Et dans ces conditions extrêmes se révèlent les héroïsmes, les instincts de survie, les intuitions mystérieuses, les inconséquences, les lâchetés et les facettes ignominieuses de chacun·e.
Magistrale démonstration de l’injustice qui frappe avec une logique imprévisible les damnés de la terre comme le gratin et les populations civiles de quelque bord que celles-ci soient. La guerre ne fait pas dans la dentelle. Elle exacerbe les penchants. Et ceux qui tirent les ficelles ne sont bien sûr pas tous des amis du genre humain.
On conseillera donc La Débâcle à quiconque aurait la fâcheuse tendance à avoir de la guerre une vision édulcorée, romantique, glamour.

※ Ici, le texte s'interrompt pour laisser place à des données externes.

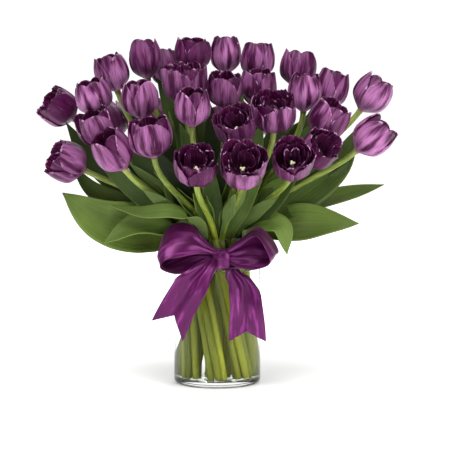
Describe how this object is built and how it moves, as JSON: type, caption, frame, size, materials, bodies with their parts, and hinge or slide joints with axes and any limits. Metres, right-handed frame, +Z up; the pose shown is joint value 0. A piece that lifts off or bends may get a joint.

La guerre est une immonde saloperie et Romain Slocombe a ce talent immense de nous le faire ressentir, intellectuellement et presque physiquement, avec une acuité et un sens du dénouement tragique remarquables.
La Débâcle, roman historique de Romain Slocombe, Éditions Robert Laffont, Paris, 2019, coll. « Grands romans – Points », 506 pages, 2020, 8,30 €.